Is this your boat you are thinking of overplating, or just general curiosity? Are you talking about overplating a whole boat, that is, dropping it on a new base plate and overplating the sides up to either the waterline or the top rubbing strake? Or just overplating the footings area?
Speaking as a retired boatbuilder, overplating a whole boat is not a sensible idea. If it was done the way I have seen it done at a yard that shall be nameless you'd be in effect building a hull that has no attached stiffening, has plates only welded from one side, and joined to the existing hull by a single fillet weld at the top, with no reliable way of testing for water tightness. Depending on the size and profile of the base hull you could make it wide enough to jam to easily in some narrow locks.

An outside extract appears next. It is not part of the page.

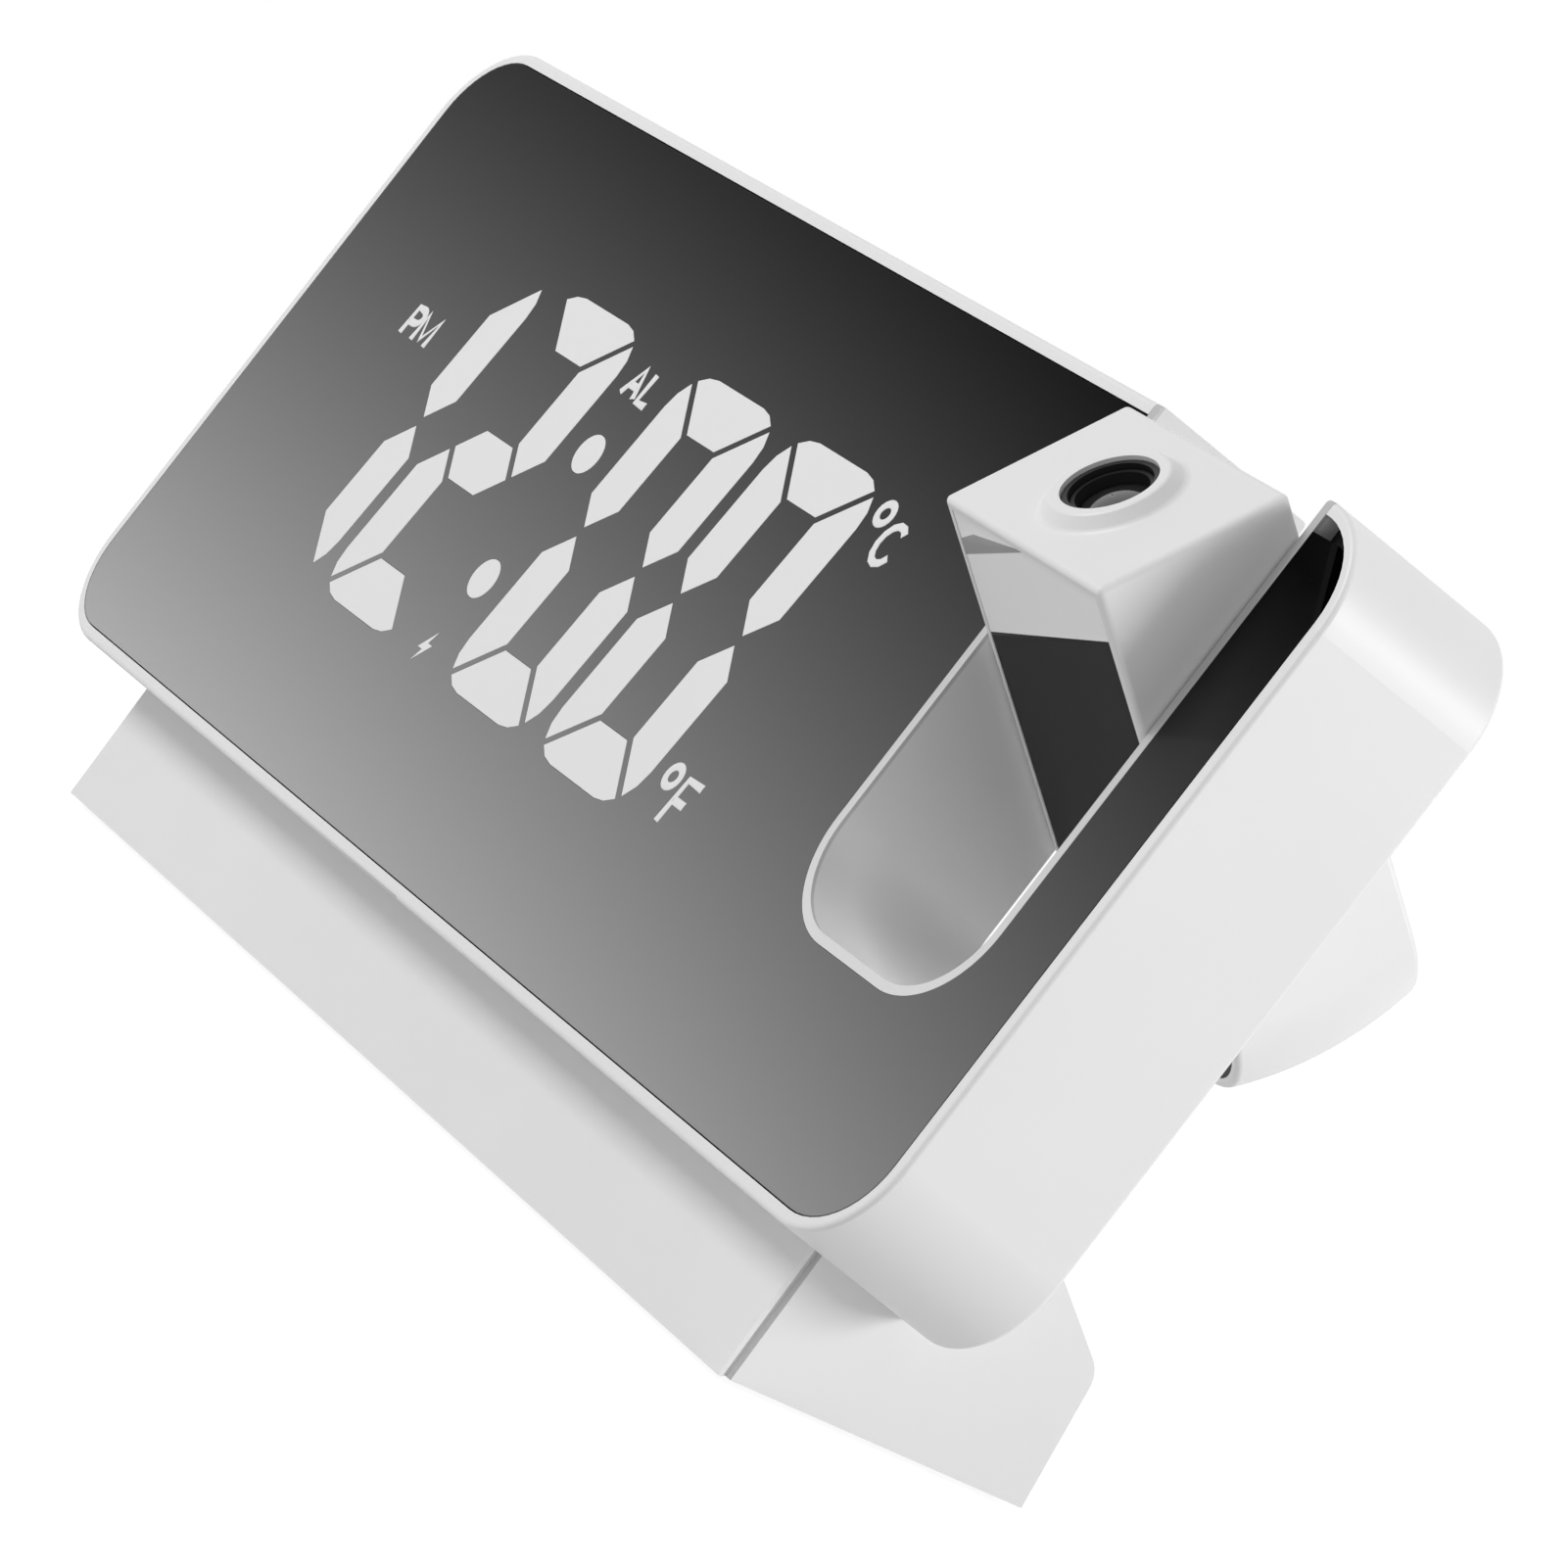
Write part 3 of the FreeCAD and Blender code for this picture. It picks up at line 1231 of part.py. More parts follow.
def make_projector():
    """The square tube behind the lens: lamp, condenser and image plate in a row."""
    half = "projector_width / 2"
    inner = f"({half} - projector_wall)"
    block = box("projector_block", (f"-{half}", f"-{half}", "projector_bottom"),
                (half, half, "projector_top"))
    hollow = box("projector_hollow", (f"-{inner}", f"-{inner}", "projector_bottom - 1"),
                 (inner, inner, "projector_top - projector_wall"))
    mouth = cylinder("projector_mouth", "Z", ("0", "0", "0"),
                     f"{LENS_CELL_OUTER} + focus_clearance", "projector_top + 1")
    finish(cut("projector_solid", block, [hollow, mouth]), "projector_tube", ARM_PLACE)

    fit = f"({inner} - seat_gap)"
    plate = box("image_plate_block", (f"-{fit}", f"-{fit}", "image_plate_place"),
                (fit, fit, "image_plate_place + image_plate_thickness"))
    finish(group("image_plate_group", [plate]), "image_plate", ARM_PLACE)
    condenser = lens("condenser_solid", "condenser_place", fit, "condenser_thickness",
                     "condenser_curve")
    finish(condenser, "condenser_lens", ARM_PLACE)
    board_top = "(projector_bottom + led_board_thickness)"
    board = box("led_board_block", (f"-{fit}", f"-{fit}", "projector_bottom"),
                (fit, fit, board_top))
    finish(group("led_board_group", [board]), "projector_led_board", ARM_PLACE)
    lamp = box("led_block", ("-led_size / 2", "-led_size / 2", f"{board_top} + seat_gap"),
               ("led_size / 2", "led_size / 2", f"{board_top} + seat_gap + led_thickness"))
    finish(group("led_group", [lamp]), "projector_led", ARM_PLACE)


# Wedge base, in the table's frame

HALF_BASE = "(base_width / 2)"
REST_SLOPE = "tan((lean_angle + case_draft) * 1 deg)"
REST_TOP = "(-case_height / 2 + (case_depth - base_setback) * tan(case_draft * 1 deg) - seat_gap)"
REST_LOW = "(-case_height / 2 - seat_gap)"
FRONT_TOP = tilted("base_setback", REST_TOP)
SCREW_SEAT = f"({REST_LOW} - base_wall)"
COVER_BACK = "(front_cover_thickness + seat_gap)"
GROOVE_BACK = f"({COVER_BACK} + groove_width)"
PLATE_TOP = "(foot_height + base_plate_thickness)"
PLATE_FRONT = f"(base_toe + {GROOVE_BACK} + base_wall)"
PLATE_REAR = "(base_rear - base_wall)"
PLATE_SIDE = f"({HALF_BASE} - base_wall)"
PLATE_SCREWS = [
    (x, y)
    for x in ("-plate_screw_x", "plate_screw_x")
    for y in ("plate_screw_front", "plate_screw_rear")
]
DOOR_SCREW_X = "(cell_x + door_screw_offset)"


def rest_point(back):
    """A point on the line under the case, at a distance behind the front of the base."""
    return f"{FRONT_TOP[0]} + {back}", f"{FRONT_TOP[1]} - {back} * {REST_SLOPE}"


def make_base_form():
    """The outside of the base: a wedge with a notch for the case and a round rear edge."""
    body = doc.addObject("PartDesign::Body", "base_form")
    sketch = base_sketch(body, "base_profile", "YZ_Plane")
    polygon(sketch, [
        (f"base_toe + {GROOVE_BACK}", "foot_height"),
        ("base_rear", "foot_height"),
        ("base_rear", "base_rear_height"),
        tilted("case_depth + seat_gap", "base_climb - case_height / 2"),
        tilted("case_depth + seat_gap", REST_LOW),
        rest_point(GROOVE_BACK),
    ])
    form = body.newObject("PartDesign::Pad", "base_pad")
    form.Profile = sketch
    form.Midplane = True
    bind(form, "Length", "base_width")
    run = along("X")
    rear = size("base_rear")
    height = size("base_rear_height")

    def rear_edge(edge):
        middle = centre(edge)
        return run(edge) and abs(middle.y - rear) < 0.01 and abs(middle.z - height) < 0.01

    fillet(body, "base_rear_round", rear_edge, "base_round")
    return body


def make_base_shell():
    neck = prism("base_neck", "side", [
        (f"base_toe + {COVER_BACK}", "foot_height"),
        (f"base_toe + {GROOVE_BACK} + 1", "foot_height"),
        rest_point(f"({GROOVE_BACK} + 1)"),
        rest_point(COVER_BACK),
    ], f"groove_depth - {HALF_BASE}", f"{HALF_BASE} - groove_depth")
    cavity = prism("base_cavity", "side", [
        (PLATE_FRONT, "-1"),
        (PLATE_REAR, "-1"),
        (PLATE_REAR, "base_rear_height - base_wall"),
        tilted("case_depth + seat_gap + base_wall",
               "base_climb - case_height / 2 - 1.5 * base_wall"),
        tilted("case_depth + seat_gap + base_wall", SCREW_SEAT),
        tilted(f"base_setback + {GROOVE_BACK} + base_wall", SCREW_SEAT),
        (PLATE_FRONT, f"{PLATE_TOP} + seat_gap"),
    ], f"-{PLATE_SIDE}", PLATE_SIDE)
    posts = []
    holes = []
    for i, (x, y) in enumerate(PLATE_SCREWS):
        posts.append(cylinder(f"plate_post_{i}", "Z", (x, y, f"{PLATE_TOP} + seat_gap"),
                              "post_radius", "case_height"))
        holes.append(cylinder(f"plate_pilot_{i}", "Z", (x, y, "0"), PILOT,
                              f"{PLATE_TOP} + screw_length"))
    for i, x in enumerate(CASE_SCREWS):
        tool = cylinder(f"case_hole_{i}", "Z", (x, "base_boss_depth", f"{SCREW_SEAT} - 1"),
                        SCREW_HOLE, "base_wall + 3")
        moved = group(f"case_hole_tool_{i}", [tool])
        moved.Placement = LEAN_PLACE
        holes.append(moved)
    blank = fuse("base_blank", [make_base_form(), neck])
    walls = cut("base_walls", blank, [cut("base_hollow", cavity, posts)])
    finish(cut("base_solid", walls, [group("base_holes", holes)]), "base_shell", TABLE_PLACE)
    screws = [
        screw(f"case_screw_{i}", "Z", (x, "base_boss_depth", SCREW_SEAT), True)
        for i, x in enumerate(CASE_SCREWS)
    ]
    finish(group("case_screws", screws), "case_to_base_screws", CASE_PLACE)


def make_base_front_cover():
    cover = prism("front_cover_solid", "side", [
        ("base_toe", "foot_height"),
        ("base_toe + front_cover_thickness", "foot_height"),
        rest_point("front_cover_thickness"),
        FRONT_TOP,
    ], f"-{HALF_BASE}", HALF_BASE)
    finish(cover, "base_front_cover", TABLE_PLACE)


def door_block(name, low, high, grow):
    """The coin cell door's outline as a block, grown on all sides."""
    half_long = f"(door_length / 2 + {grow})"
    half_wide = f"(door_width / 2 + {grow})"
    middle = "(cell_x + door_offset)"
    return rounded_block(name, "Z", (f"{middle} - {half_long}", f"cell_y - {half_wide}", low),
                         (f"{middle} + {half_long}", f"cell_y + {half_wide}", high),
                         "door_corner")


def make_base_plate():
    """The floor of the base, with an opening for the coin cell's door."""
    low = ("-" + PLATE_SIDE + " + seat_gap", f"{PLATE_FRONT} + seat_gap", "foot_height")
    high = (f"{PLATE_SIDE} - seat_gap", f"{PLATE_REAR} - seat_gap", PLATE_TOP)
    holes = [door_block("door_opening", "0", f"{PLATE_TOP} + 1", "seat_gap")]
    for i, (x, y) in enumerate(PLATE_SCREWS):
        holes.append(cylinder(f"plate_hole_{i}", "Z", (x, y, "0"), SCREW_HOLE, f"{PLATE_TOP} + 1"))
        holes.append(cylinder(f"plate_sink_{i}", "Z", (x, y, "0"), HEAD_HOLE,
                              "foot_height + screw_head_thickness"))
    finish(cut("plate_solid", box("plate_block", low, high), holes), "base_plate", TABLE_PLACE)
    screws = [
        screw(f"plate_screw_{i}", "Z", (x, y, "foot_height + screw_head_thickness"), True)
        for i, (x, y) in enumerate(PLATE_SCREWS)
    ]
    finish(group("plate_screws", screws), "base_plate_screws", TABLE_PLACE)


def make_rubber_feet():
    feet = [
        rounded_block(f"foot_{i}", "Z", ("-foot_length / 2", f"{y} - foot_width / 2", "0"),
                      ("foot_length / 2", f"{y} + foot_width / 2", "foot_height"),
                      "foot_width / 2 - 0.01")
        for i, y in enumerate(("foot_front_y", "foot_rear_y"))
    ]
    finish(group("feet", feet), "rubber_feet", TABLE_PLACE)


DOOR_TOP = "(foot_height + door_thickness)"
CELL_LOW = f"({DOOR_TOP} + seat_gap)"
CELL_TOP = f"({CELL_LOW} + cell_thickness)"
HOLDER_LOW = f"({PLATE_TOP} + seat_gap)"
HOLDER_ROOF = f"({CELL_TOP} + contact_thickness + 2 * seat_gap)"


def make_cell_parts():
    """The coin cell, its holder and contacts, and the screwed door under it."""
    half_wide = "(cell_radius + cell_gap + holder_wall)"
    block = box("holder_block",
                (f"cell_x - {half_wide}", f"cell_y - {half_wide}", HOLDER_LOW),
                (f"{DOOR_SCREW_X} + post_radius + 1", f"cell_y + {half_wide}",
                 f"{HOLDER_ROOF} + holder_roof"))
    pit = cylinder("holder_pit", "Z", ("cell_x", "cell_y", "0"), "cell_radius + cell_gap",
                   HOLDER_ROOF)
    pilot = cylinder("holder_pilot", "Z", (DOOR_SCREW_X, "cell_y", "0"), PILOT, "case_height")
    finish(cut("holder_solid", block, [pit, pilot]), "cell_holder", TABLE_PLACE)
    cell = cylinder("cell_can", "Z", ("cell_x", "cell_y", CELL_LOW), "cell_radius",
                    "cell_thickness")
    finish(group("cell", [cell]), "coin_cell", TABLE_PLACE)
    half = "contact_width / 2"
    over = box("contact_over",
               ("cell_x - contact_length / 2", f"cell_y - {half}", f"{CELL_TOP} + seat_gap"),
               ("cell_x + contact_length / 2", f"cell_y + {half}",
                f"{CELL_TOP} + seat_gap + contact_thickness"))
    side = box("contact_side",
               ("cell_x - cell_radius - seat_gap - contact_thickness", f"cell_y - {half}",
                HOLDER_LOW),
               ("cell_x - cell_radius - seat_gap", f"cell_y + {half}", CELL_TOP))
    finish(group("contacts", [over, side]), "cell_contacts", TABLE_PLACE)
    seat = "(foot_height + screw_head_thickness)"
    way = cylinder("door_way", "Z", (DOOR_SCREW_X, "cell_y", "0"), SCREW_HOLE, "case_height")
    sink = cylinder("door_sink", "Z", (DOOR_SCREW_X, "cell_y", "0"), HEAD_HOLE, seat)
    door = cut("door_solid", door_block("door_plate", "foot_height", DOOR_TOP, "0"), [way, sink])
    finish(door, "battery_door", TABLE_PLACE)
    bolt = screw("door_bolt", "Z", (DOOR_SCREW_X, "cell_y", seat), True)
    finish(group("door_bolts", [bolt]), "battery_door_screw", TABLE_PLACE)


for make in (
    make_front_housing,
    make_arm_recess_frame,
    make_mirror_panel,
    make_lit_numerals,
    make_panel_gasket,
    make_mask_and_guides,
    make_display_leds,
    make_boards,
    make_main_board_parts,
    make_alarm_buzzer,
    make_switches,
    make_power_socket,
    make_rear_cover,
    make_buttons,
    make_snooze_bar,
    make_arm_housing,
    make_arm_mirror,
    make_pivots,
    make_focus_parts,
    make_projector,
    make_base_shell,
    make_base_front_cover,
    make_base_plate,
    make_rubber_feet,
    make_cell_parts,
):
    make()

# Write the parts


def failed(item):
    return any(word in ("Invalid", "Error") for word in item.State)


doc.recompute()
for item in doc.Objects:
    if failed(item):
        raise SystemExit(f"{item.Name} failed: {item.State}")
os.makedirs("parts", exist_ok=True)
for piece in pieces:
    shape = piece.Shape
    if shape.isNull() or not shape.isValid():
        raise SystemExit(f"{piece.Label} has no valid shape")
    shape.exportStep(f"parts/{piece.Label}.step")
    bounds = shape.BoundBox
    print(f"{piece.Label:24s} {len(shape.Solids):3d} {shape.Volume:10.1f} "
          f"x {bounds.XMin:.1f} {bounds.XMax:.1f} y {bounds.YMin:.1f} {bounds.YMax:.1f} "
          f"z {bounds.ZMin:.1f} {bounds.ZMax:.1f}")
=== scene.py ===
# Looks of the projection alarm clock: materials, printed marks, floor, lamps and camera.
# Metres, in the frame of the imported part. Places on the display are given in millimetres.

import json
import math

import bpy
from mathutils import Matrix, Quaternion, Vector


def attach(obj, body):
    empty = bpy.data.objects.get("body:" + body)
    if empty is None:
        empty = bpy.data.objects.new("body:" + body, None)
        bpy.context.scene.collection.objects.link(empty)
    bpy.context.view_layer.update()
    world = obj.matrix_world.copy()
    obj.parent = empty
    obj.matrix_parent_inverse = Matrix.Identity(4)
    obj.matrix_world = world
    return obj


MM = 0.001

# The case's own frame: x to the right, back from the glass, up along the display

LEAN = math.radians(10.0)
GLASS_CENTRE = Vector((0.0, -3.4, 53.4075)) * MM

# Camera, fitted to the display's four edges in the photograph

CAMERA_AIM = Vector((12.26, 13.885, 42.768)) * MM
CAMERA_AZIMUTH = math.radians(57.637)
CAMERA_ELEVATION = math.radians(4.123)
CAMERA_ROLL = math.radians(29.29)
CAMERA_DISTANCE = 660.0 * MM
CAMERA_LENS = 160.325
CAMERA_SENSOR = 36.0

# Soft square lamps that point at the clock: place, side in metres and power in watts

LAMPS = {
    "side_lamp": (Vector((1.15, 1.0, 0.48)), 0.6, 14.0),
    "front_lamp": (Vector((-0.4, -1.15, 0.87)), 0.5, 10.3),
}

# The floor and the world. Both are white where the camera, a gloss or a glass sees them.

FLOOR_SIZE = 12.0
FLOOR_COLOR = (0.72, 0.72, 0.72)
FLOOR_GLOW = 1.24
FLOOR_GLOW_SHARE = 0.75
WORLD_LEVEL = 0.42

# Fine surfaces: how many grains or soft patches to the metre, and how deep the grain is

PATCHES_ON_PLASTIC = 60.0
PATCHES_ON_METAL = 300.0
GRAINS_ON_PLASTIC = 4000.0
GRAINS_ON_METAL = 6000.0
GRAIN_STRENGTH = 0.25
GRAIN_DEPTH = 0.01 * MM

# The glass's painted reflection: its tone falls with height and to the right, in steps of 0 to
# 255

GLASS_REFLECTION_MIDDLE = 100.0
GLASS_REFLECTION_PER_MM_UP = 1.62
GLASS_REFLECTION_PER_MM_RIGHT = 0.18
GLASS_REFLECTION_BEND = 0.00084
FULL_TONE = 255.0
SCREEN_GAMMA = 2.2

# What the lamps and the gloss add to the glass's colour

GLASS_ROUGHNESS = 0.04
GLASS_SHINE = 0.02
SHINE_SHARE = 0.006
GLASS_LIGHT = 0.87
DARKEST_GLASS = 0.002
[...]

Then you'd probably have issues with underwater skin fittings, and the skin tank if your engine is cooled that way. You'd be adding possibly several tons to the weight and would need to remove ballast. If to do that you have to partially strip out anyway to lift flooring you might as well strip out up to the gunn'l and do the job properly.
That said I have seen footings overplated on a Josher hull that was to become a trip boat. This was done under Board of Trade supervision, but the surveyor insisted that each plate had a pattern of 20-30mm holes cut, through each of which it was welded to the underlying hull. The boat in question was stripped out at the time.